* [TASK DESCRIPTION]: Reproduce the section of the listing that begins at the line containing "What FreeCAD Python" and finishes at the line containing "a rotary evaporator.". Include both end lines and nothing beyond them.

☆ ☆ ☆ ☆ ☆ ☆ ☆

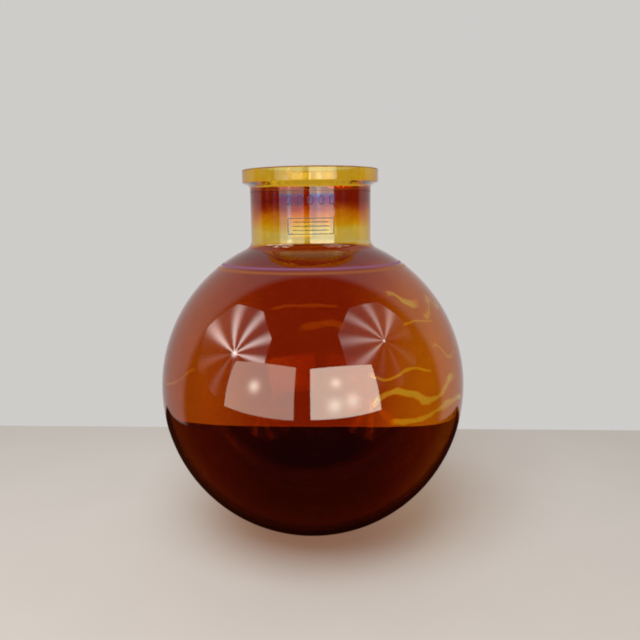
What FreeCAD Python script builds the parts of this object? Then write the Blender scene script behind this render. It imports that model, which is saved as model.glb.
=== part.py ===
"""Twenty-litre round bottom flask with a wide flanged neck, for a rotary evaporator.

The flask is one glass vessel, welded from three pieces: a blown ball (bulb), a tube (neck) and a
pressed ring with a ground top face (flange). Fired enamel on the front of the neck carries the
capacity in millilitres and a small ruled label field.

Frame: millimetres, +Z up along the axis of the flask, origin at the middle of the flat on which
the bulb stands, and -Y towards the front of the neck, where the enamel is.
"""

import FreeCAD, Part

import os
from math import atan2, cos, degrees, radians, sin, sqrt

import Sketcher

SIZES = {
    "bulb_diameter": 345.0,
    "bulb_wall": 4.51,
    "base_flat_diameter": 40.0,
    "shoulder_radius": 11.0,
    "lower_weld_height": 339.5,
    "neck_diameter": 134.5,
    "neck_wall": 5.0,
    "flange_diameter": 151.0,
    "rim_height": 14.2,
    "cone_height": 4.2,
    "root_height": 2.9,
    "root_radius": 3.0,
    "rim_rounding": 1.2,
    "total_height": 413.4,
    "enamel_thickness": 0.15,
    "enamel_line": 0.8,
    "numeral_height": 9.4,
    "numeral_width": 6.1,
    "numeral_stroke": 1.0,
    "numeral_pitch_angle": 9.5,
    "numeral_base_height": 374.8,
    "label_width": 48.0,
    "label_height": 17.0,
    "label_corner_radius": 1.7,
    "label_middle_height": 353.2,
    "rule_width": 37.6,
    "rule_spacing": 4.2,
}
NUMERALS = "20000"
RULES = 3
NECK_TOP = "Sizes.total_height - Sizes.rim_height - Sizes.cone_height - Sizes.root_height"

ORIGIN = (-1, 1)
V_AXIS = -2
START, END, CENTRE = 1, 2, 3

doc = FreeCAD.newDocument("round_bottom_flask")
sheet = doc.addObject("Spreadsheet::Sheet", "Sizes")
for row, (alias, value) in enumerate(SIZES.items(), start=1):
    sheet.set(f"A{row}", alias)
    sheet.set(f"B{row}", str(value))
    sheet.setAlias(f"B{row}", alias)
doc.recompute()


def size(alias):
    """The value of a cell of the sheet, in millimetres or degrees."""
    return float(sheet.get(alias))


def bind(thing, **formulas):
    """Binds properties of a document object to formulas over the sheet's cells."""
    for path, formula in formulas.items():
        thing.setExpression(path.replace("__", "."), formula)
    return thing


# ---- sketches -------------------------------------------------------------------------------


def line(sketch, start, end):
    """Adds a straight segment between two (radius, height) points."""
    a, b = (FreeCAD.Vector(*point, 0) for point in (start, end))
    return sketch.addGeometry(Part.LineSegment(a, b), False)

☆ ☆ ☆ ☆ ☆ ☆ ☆

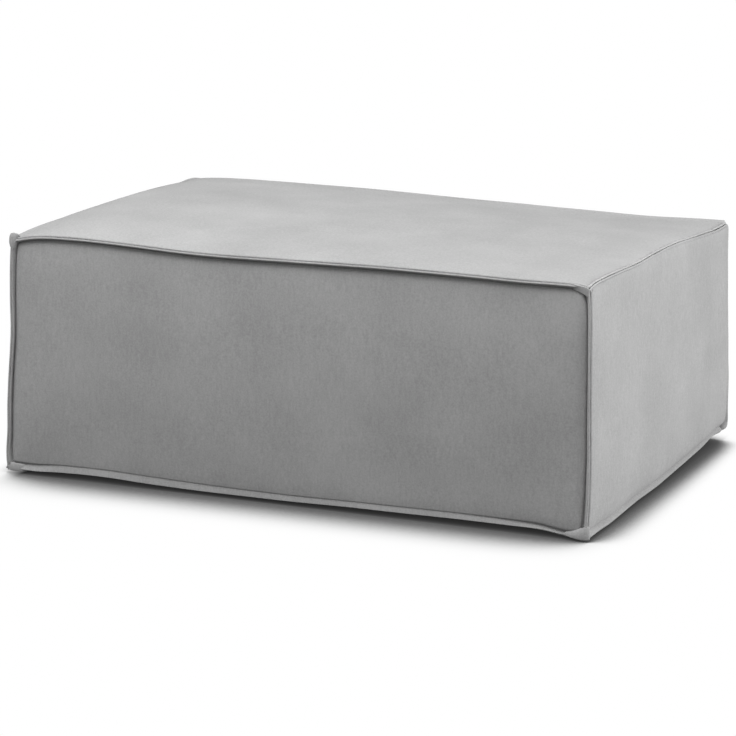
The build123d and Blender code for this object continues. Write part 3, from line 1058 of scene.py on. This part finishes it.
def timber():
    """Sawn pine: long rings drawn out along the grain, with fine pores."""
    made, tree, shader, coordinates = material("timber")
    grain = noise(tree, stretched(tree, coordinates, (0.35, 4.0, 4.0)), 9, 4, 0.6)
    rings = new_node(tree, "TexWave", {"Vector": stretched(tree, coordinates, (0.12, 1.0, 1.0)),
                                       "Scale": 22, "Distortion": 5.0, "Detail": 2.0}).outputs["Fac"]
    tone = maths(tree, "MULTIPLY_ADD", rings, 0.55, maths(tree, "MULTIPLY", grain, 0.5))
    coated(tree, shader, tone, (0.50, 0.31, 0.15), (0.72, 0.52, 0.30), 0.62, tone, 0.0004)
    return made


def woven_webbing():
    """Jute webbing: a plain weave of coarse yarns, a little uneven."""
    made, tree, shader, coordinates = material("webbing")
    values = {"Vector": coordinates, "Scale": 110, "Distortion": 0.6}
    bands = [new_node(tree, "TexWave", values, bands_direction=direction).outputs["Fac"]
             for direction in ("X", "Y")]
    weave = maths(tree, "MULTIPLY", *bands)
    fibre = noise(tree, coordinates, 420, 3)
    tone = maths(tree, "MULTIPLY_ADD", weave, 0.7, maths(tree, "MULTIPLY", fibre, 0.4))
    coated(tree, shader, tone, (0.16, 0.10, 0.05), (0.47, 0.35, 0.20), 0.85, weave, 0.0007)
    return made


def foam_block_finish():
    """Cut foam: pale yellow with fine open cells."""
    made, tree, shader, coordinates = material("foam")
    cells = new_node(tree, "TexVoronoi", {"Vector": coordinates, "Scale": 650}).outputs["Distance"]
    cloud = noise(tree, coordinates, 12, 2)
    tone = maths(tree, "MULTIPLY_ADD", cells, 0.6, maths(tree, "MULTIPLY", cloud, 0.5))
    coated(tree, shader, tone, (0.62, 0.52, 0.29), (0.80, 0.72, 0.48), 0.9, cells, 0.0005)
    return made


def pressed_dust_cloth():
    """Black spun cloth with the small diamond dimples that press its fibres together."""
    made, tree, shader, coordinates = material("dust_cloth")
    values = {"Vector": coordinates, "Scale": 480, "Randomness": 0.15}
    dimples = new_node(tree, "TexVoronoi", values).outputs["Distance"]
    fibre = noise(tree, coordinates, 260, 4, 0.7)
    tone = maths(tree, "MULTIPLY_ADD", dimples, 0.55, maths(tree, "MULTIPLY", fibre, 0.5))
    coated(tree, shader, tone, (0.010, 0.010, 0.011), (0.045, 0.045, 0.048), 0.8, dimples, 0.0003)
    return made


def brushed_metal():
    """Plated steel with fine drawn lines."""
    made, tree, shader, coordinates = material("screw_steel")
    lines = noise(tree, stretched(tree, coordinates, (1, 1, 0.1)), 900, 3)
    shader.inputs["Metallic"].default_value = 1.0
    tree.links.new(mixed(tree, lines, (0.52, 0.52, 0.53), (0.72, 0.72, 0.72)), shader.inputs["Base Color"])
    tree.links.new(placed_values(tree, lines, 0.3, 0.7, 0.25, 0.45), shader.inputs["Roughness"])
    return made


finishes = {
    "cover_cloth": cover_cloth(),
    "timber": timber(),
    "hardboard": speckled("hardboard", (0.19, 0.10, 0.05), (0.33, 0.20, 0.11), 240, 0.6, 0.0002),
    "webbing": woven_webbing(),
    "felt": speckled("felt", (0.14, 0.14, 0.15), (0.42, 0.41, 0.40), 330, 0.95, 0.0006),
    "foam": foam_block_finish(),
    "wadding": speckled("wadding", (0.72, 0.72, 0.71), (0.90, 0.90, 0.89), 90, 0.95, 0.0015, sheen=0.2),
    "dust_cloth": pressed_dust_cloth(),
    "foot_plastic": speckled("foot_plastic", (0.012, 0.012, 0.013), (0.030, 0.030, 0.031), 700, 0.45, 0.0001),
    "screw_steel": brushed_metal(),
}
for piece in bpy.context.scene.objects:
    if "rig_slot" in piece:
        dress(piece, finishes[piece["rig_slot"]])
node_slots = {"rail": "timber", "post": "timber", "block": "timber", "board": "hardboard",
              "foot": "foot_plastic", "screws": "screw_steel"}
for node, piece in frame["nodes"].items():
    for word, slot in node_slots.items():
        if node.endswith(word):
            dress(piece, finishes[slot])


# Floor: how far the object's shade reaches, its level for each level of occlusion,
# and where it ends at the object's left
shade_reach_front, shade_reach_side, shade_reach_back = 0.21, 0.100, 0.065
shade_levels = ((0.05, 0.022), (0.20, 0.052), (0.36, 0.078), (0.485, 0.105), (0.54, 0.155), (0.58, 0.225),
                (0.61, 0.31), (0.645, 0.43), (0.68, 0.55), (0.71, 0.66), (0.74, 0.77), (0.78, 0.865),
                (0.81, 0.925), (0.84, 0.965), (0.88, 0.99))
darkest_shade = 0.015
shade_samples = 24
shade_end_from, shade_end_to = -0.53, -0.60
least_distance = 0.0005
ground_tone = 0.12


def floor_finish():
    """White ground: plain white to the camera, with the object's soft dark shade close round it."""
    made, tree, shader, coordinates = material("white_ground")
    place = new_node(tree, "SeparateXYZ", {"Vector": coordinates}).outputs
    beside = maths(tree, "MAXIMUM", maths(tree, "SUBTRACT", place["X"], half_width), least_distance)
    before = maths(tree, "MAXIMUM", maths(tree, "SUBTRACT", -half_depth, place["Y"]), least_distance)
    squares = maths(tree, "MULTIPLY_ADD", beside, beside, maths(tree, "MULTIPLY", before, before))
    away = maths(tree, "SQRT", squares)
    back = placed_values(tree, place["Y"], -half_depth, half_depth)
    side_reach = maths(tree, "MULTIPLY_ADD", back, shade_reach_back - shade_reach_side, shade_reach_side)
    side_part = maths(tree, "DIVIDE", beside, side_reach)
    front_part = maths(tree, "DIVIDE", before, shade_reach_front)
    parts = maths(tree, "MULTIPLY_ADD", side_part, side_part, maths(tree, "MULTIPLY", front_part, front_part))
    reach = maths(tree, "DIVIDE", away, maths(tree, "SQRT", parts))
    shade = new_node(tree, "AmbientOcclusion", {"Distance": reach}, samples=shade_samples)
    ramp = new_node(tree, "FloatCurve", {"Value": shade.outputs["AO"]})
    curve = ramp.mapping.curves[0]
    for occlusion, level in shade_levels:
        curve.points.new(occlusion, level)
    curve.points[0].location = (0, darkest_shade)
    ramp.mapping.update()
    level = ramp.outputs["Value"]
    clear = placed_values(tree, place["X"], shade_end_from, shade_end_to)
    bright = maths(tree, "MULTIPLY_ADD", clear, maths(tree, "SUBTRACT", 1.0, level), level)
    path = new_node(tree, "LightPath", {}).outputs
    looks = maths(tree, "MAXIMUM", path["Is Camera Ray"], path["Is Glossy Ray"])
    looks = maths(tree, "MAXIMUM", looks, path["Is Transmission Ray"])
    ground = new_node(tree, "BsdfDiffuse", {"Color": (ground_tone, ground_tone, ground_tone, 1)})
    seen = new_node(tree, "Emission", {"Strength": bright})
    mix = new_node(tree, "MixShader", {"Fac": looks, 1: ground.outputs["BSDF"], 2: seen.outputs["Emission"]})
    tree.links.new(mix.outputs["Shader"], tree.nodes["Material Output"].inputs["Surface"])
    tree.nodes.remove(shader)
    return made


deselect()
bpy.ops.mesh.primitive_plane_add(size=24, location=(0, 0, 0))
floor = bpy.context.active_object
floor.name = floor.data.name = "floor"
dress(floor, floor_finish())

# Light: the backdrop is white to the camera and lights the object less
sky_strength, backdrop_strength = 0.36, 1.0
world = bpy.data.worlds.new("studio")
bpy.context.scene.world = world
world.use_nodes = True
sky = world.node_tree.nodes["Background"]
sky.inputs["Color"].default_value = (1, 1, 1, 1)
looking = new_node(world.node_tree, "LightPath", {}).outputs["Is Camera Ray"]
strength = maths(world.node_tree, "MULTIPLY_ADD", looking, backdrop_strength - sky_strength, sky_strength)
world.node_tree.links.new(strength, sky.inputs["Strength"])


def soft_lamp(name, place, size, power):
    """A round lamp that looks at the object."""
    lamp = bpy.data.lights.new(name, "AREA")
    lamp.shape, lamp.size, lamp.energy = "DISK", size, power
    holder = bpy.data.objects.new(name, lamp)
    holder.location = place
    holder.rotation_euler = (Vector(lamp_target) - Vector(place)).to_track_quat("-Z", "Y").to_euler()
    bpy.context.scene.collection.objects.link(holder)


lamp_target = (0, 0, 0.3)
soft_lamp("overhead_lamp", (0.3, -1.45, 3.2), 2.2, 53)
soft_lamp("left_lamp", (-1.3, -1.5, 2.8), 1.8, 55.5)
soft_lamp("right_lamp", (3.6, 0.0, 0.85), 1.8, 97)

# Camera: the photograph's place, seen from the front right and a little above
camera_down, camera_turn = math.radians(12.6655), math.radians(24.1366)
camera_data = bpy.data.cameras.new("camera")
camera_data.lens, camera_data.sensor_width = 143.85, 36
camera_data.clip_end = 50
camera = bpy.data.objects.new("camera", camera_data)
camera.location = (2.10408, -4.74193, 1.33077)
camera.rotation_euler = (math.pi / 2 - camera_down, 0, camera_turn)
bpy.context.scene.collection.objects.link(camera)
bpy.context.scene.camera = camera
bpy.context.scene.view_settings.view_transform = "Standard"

☆ ☆ ☆ ☆ ☆ ☆ ☆

* [SOLUTION FOR THIS PROBLEM]:
What FreeCAD Python script builds the parts of this object? Then write the Blender scene script behind this render. It imports that model, which is saved as model.glb.
=== part.py ===
"""Twenty-litre round bottom flask with a wide flanged neck, for a rotary evaporator.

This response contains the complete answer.